• Exercise instructions
Copy every line, exactly and only, from the line containing "Model this object with" to the line containing "# with x counted", both lines included.

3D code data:
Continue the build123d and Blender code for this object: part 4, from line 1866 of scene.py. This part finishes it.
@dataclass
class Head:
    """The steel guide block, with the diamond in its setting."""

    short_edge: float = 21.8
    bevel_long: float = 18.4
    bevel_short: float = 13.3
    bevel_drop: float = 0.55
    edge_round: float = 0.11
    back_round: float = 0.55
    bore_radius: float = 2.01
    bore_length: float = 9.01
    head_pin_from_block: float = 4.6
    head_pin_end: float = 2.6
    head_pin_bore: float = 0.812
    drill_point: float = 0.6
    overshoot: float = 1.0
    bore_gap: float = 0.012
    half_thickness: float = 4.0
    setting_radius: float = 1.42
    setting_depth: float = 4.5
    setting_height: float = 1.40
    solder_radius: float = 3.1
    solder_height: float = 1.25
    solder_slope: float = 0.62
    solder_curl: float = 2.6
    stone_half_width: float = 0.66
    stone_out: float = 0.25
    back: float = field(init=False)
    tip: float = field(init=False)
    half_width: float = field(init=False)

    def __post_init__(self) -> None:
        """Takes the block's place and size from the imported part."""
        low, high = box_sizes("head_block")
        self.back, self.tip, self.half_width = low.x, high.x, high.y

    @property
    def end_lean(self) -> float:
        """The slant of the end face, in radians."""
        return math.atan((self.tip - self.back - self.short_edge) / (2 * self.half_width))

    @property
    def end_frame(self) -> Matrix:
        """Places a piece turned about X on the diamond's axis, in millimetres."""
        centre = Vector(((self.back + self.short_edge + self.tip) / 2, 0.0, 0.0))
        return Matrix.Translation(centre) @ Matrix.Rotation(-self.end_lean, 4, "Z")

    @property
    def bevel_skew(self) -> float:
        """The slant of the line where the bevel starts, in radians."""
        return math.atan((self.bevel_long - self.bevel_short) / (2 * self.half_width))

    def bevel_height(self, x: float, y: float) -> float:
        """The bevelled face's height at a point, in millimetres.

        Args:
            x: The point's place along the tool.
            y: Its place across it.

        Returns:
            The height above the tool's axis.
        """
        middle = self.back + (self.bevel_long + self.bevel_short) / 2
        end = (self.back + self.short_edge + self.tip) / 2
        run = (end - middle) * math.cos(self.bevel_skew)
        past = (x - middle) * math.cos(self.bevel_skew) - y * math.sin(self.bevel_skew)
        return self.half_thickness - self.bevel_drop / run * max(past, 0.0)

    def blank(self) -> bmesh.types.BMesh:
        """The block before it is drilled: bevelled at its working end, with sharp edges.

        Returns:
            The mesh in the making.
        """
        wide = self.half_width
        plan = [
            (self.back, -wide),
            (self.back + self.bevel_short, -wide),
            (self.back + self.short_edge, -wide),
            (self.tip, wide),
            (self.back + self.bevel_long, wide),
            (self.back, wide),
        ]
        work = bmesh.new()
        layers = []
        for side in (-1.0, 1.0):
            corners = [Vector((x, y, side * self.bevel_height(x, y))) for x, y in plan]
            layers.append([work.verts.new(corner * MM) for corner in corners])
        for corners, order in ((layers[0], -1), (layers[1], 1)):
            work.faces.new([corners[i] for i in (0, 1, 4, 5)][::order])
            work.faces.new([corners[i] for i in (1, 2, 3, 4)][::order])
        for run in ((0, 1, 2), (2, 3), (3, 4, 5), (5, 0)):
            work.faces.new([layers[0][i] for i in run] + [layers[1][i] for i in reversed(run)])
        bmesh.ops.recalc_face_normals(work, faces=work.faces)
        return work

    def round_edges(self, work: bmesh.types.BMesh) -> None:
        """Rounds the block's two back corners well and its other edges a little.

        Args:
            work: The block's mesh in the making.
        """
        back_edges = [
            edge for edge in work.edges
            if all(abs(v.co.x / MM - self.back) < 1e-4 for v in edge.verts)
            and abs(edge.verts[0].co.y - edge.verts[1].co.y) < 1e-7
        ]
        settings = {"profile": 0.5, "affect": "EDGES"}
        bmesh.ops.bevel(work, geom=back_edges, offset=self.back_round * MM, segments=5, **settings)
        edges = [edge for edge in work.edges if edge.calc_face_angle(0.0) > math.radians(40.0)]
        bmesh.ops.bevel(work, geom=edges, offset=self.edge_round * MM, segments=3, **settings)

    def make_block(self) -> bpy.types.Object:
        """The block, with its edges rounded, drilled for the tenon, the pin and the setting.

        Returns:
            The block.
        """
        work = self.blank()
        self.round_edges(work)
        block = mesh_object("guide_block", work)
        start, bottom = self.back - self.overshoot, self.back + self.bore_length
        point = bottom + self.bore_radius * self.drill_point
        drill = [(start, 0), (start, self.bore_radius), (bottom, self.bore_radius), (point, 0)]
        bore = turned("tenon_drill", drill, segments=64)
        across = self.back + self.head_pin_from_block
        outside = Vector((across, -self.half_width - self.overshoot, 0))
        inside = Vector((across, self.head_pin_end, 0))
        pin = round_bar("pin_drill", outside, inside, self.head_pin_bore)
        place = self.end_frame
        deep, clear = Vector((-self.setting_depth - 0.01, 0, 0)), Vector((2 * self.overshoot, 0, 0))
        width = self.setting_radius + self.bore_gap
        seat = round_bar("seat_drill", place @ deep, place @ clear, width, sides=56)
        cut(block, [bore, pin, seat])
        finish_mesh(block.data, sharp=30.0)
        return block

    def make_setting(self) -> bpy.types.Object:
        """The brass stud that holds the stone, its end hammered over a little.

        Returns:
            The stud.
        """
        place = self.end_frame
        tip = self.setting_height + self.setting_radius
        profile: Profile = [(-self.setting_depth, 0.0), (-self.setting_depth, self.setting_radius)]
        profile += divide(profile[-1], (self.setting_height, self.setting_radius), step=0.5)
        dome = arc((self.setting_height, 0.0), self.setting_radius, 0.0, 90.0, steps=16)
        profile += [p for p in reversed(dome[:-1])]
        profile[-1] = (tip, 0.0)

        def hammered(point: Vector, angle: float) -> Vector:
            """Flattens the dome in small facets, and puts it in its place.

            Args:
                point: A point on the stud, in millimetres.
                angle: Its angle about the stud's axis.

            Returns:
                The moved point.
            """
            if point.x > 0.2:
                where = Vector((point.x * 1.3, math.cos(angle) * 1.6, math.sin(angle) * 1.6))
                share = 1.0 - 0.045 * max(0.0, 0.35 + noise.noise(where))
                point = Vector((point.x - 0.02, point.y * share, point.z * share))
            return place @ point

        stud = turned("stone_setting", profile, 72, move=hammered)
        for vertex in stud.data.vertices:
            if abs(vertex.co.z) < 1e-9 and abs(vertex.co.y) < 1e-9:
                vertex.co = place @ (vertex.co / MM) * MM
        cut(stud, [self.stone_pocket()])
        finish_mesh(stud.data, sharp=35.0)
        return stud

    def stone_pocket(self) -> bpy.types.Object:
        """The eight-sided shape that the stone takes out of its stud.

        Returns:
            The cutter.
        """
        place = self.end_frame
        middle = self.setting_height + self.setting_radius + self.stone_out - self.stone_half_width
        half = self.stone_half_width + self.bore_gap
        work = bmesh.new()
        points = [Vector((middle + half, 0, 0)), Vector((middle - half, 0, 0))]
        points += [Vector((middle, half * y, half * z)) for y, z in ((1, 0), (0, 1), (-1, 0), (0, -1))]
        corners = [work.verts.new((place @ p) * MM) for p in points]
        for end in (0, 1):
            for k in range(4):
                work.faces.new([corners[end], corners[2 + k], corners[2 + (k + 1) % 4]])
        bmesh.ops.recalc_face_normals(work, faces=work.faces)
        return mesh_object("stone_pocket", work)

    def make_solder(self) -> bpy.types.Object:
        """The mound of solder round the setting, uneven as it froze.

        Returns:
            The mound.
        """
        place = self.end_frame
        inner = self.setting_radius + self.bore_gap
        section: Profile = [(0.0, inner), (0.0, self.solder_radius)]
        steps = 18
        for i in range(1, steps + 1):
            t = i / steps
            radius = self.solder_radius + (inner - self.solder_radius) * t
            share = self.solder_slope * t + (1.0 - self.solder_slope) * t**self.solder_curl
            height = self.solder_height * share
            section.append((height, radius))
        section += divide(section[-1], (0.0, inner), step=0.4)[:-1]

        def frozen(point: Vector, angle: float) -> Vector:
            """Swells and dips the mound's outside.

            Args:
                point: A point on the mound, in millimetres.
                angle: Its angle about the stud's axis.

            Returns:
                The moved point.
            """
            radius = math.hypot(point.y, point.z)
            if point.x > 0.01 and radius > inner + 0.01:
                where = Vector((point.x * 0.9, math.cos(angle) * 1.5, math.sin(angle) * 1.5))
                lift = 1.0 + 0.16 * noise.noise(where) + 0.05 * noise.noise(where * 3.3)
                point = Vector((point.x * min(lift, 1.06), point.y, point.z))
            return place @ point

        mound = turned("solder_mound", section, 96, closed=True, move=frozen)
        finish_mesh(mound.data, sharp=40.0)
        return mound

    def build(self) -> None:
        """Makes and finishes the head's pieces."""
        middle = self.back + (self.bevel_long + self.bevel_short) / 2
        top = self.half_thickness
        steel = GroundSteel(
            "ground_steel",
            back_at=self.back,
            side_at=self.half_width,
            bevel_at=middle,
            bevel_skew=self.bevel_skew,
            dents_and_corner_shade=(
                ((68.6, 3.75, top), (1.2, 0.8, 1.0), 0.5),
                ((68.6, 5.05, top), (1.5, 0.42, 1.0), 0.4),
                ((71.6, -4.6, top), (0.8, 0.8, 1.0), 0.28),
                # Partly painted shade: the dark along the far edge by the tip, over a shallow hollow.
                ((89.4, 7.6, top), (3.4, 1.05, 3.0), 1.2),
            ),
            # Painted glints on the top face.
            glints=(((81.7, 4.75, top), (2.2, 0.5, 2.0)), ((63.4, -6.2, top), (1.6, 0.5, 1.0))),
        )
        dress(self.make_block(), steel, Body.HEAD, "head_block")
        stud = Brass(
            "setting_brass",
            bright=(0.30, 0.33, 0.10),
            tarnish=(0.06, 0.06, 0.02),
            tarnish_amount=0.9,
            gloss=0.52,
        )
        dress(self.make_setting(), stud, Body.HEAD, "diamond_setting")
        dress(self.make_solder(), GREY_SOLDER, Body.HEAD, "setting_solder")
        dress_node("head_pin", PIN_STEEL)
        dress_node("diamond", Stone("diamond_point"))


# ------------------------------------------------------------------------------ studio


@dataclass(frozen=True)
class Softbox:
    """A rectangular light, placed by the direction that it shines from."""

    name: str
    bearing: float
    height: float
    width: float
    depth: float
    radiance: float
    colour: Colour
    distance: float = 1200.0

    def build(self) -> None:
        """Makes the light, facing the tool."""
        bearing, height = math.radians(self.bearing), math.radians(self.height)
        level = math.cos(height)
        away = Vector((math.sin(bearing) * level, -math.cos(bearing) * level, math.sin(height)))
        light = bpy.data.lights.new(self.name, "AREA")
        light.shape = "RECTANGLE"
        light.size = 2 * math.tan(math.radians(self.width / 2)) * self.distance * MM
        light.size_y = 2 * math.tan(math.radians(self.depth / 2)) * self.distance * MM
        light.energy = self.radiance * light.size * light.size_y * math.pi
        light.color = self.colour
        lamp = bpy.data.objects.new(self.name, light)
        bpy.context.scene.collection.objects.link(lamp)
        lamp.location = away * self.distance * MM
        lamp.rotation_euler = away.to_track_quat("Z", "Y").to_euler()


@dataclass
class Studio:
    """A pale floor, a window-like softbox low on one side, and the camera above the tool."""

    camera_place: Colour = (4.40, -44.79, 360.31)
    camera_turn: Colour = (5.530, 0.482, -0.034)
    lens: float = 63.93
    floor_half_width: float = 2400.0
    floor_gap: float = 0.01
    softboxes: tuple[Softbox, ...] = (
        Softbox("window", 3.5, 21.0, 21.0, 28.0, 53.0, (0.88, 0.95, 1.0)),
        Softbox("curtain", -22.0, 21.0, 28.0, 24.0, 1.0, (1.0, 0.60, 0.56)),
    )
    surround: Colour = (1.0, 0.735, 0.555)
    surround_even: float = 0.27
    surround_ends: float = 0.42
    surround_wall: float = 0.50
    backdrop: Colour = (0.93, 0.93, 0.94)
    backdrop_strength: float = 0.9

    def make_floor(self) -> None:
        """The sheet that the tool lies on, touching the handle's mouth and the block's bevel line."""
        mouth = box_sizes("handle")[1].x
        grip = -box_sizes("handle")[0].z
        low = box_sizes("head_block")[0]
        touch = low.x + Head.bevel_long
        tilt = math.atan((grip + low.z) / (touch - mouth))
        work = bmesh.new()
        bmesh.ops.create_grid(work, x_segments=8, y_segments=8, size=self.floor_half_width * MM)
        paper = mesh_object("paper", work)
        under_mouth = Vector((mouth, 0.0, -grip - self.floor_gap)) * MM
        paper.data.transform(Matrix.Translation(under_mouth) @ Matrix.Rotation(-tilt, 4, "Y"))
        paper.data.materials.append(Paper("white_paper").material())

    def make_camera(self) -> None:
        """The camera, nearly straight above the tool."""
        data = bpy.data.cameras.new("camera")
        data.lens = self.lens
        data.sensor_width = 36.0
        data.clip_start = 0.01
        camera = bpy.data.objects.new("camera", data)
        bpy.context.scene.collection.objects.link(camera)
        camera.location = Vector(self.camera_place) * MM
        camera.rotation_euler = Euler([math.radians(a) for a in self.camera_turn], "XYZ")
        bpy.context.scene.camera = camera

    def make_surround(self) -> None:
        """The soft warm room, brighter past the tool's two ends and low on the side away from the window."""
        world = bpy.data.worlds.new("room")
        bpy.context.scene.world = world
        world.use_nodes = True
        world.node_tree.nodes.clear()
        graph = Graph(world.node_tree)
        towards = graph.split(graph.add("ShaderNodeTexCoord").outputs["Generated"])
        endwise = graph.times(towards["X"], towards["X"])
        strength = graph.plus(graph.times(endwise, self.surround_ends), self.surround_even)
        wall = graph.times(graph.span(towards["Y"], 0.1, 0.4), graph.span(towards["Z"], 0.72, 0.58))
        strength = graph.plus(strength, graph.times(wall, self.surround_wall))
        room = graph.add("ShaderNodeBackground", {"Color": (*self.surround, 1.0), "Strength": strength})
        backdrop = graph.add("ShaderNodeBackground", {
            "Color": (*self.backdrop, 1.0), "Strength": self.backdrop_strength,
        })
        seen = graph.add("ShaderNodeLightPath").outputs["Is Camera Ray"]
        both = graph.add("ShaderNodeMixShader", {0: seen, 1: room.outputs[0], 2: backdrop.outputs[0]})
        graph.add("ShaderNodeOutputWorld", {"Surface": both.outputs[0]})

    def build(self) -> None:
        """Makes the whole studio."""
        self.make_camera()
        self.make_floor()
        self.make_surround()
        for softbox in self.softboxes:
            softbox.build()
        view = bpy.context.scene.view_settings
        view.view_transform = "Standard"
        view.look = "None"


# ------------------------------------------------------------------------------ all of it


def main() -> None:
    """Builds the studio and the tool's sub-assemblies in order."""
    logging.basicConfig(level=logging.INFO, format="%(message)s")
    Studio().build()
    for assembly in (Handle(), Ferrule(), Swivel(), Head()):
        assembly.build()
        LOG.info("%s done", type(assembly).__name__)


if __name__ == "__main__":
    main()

* * *

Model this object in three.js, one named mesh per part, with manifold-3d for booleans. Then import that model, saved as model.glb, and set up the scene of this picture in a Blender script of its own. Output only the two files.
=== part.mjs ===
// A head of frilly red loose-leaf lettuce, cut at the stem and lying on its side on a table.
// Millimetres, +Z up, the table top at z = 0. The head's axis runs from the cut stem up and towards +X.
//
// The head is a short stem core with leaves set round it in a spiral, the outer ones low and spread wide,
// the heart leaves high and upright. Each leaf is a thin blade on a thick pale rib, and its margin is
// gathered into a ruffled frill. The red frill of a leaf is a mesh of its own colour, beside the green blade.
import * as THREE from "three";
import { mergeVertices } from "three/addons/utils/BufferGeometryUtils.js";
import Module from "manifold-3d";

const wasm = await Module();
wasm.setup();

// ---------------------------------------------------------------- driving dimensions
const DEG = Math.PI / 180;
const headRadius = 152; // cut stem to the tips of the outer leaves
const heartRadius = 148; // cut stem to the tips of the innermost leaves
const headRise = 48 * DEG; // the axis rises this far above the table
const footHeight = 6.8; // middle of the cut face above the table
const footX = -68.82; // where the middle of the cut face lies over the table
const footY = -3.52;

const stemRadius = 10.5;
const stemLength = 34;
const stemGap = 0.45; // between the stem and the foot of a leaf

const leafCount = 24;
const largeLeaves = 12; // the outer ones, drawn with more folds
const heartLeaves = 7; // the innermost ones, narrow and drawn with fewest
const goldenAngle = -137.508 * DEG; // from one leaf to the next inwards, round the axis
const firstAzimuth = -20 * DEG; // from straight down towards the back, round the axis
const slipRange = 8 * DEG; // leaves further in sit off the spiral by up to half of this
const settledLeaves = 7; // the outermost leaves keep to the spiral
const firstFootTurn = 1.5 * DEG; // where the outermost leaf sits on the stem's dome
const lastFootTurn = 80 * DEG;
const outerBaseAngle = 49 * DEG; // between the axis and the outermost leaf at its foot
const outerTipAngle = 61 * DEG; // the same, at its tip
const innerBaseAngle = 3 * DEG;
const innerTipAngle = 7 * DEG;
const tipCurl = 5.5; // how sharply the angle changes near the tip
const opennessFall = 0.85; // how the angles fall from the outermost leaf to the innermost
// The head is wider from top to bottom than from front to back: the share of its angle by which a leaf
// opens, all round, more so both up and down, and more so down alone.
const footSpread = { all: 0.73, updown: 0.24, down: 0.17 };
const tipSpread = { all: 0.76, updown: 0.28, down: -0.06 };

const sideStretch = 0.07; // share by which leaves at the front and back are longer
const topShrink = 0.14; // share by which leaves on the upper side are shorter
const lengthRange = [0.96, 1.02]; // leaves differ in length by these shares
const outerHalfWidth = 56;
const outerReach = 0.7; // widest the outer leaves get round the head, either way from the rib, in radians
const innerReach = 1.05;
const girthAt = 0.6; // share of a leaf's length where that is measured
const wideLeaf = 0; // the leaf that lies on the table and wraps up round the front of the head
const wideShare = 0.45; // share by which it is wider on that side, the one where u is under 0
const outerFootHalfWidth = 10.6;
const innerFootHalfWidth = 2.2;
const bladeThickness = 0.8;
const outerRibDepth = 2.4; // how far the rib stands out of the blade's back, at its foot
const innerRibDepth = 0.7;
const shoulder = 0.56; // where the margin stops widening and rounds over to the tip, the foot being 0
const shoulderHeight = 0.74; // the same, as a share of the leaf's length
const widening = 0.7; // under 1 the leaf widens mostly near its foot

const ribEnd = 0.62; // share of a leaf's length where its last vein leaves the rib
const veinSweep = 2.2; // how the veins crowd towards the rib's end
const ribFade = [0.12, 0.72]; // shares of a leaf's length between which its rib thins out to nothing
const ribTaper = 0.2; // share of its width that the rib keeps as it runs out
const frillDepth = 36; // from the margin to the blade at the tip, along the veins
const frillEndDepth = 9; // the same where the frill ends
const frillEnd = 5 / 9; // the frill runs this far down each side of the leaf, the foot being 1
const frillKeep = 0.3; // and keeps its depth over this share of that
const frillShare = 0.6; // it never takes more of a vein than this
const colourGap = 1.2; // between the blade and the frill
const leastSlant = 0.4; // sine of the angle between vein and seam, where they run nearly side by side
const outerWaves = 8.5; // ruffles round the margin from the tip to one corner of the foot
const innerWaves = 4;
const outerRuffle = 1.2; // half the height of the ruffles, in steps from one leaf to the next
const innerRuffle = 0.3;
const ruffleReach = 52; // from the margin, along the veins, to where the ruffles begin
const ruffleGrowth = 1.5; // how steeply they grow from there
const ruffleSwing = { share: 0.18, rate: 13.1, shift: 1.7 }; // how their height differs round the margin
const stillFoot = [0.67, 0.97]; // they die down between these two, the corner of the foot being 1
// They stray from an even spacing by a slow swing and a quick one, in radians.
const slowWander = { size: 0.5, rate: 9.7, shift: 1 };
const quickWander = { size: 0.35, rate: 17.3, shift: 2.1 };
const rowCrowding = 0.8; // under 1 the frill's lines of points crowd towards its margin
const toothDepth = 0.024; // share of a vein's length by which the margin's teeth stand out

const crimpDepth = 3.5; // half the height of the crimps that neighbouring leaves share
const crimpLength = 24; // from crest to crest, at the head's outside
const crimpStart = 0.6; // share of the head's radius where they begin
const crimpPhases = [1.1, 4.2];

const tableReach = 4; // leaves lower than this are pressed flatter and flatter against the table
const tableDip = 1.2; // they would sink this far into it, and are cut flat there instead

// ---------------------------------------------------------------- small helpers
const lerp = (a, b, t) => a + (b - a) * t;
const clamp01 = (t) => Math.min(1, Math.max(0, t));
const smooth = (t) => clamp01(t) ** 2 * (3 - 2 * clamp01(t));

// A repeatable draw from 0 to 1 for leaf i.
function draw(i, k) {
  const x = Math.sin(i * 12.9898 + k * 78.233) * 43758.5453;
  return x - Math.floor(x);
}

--

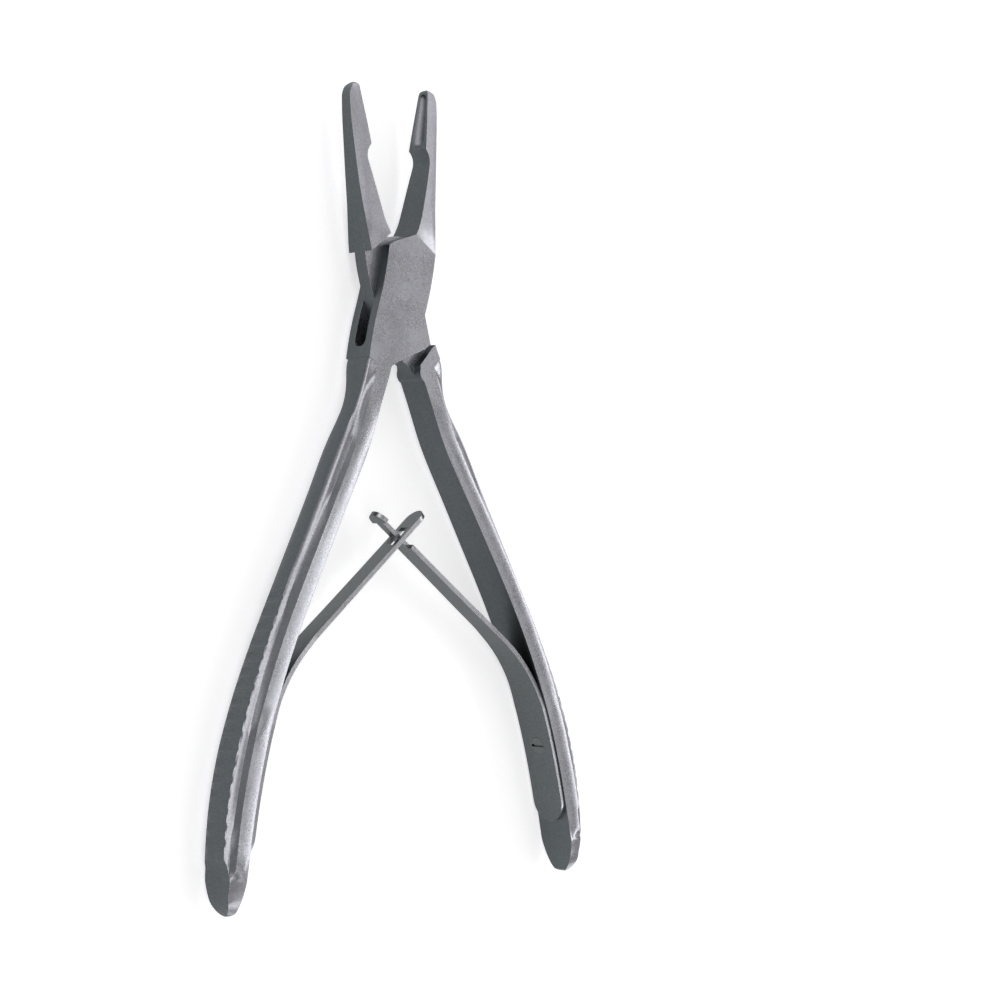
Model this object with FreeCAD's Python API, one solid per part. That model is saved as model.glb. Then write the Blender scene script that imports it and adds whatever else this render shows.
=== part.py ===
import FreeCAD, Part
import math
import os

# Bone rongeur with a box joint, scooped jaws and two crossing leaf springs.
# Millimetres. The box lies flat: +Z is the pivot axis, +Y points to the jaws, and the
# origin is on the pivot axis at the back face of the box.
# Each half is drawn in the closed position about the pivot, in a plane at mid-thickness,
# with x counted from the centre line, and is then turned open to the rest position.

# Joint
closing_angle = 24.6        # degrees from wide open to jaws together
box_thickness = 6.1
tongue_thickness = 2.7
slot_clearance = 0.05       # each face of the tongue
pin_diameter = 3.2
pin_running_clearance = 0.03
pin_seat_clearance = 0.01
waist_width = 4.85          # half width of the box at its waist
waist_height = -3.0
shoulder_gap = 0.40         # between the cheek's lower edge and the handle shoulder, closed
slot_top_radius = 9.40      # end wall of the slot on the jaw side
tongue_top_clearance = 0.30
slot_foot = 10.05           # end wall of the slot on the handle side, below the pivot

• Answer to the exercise
Model this object with FreeCAD's Python API, one solid per part. That model is saved as model.glb. Then write the Blender scene script that imports it and adds whatever else this render shows.
=== part.py ===
import FreeCAD, Part
import math
import os

# Bone rongeur with a box joint, scooped jaws and two crossing leaf springs.
# Millimetres. The box lies flat: +Z is the pivot axis, +Y points to the jaws, and the
# origin is on the pivot axis at the back face of the box.
# Each half is drawn in the closed position about the pivot, in a plane at mid-thickness,
# with x counted from the centre line, and is then turned open to the rest position.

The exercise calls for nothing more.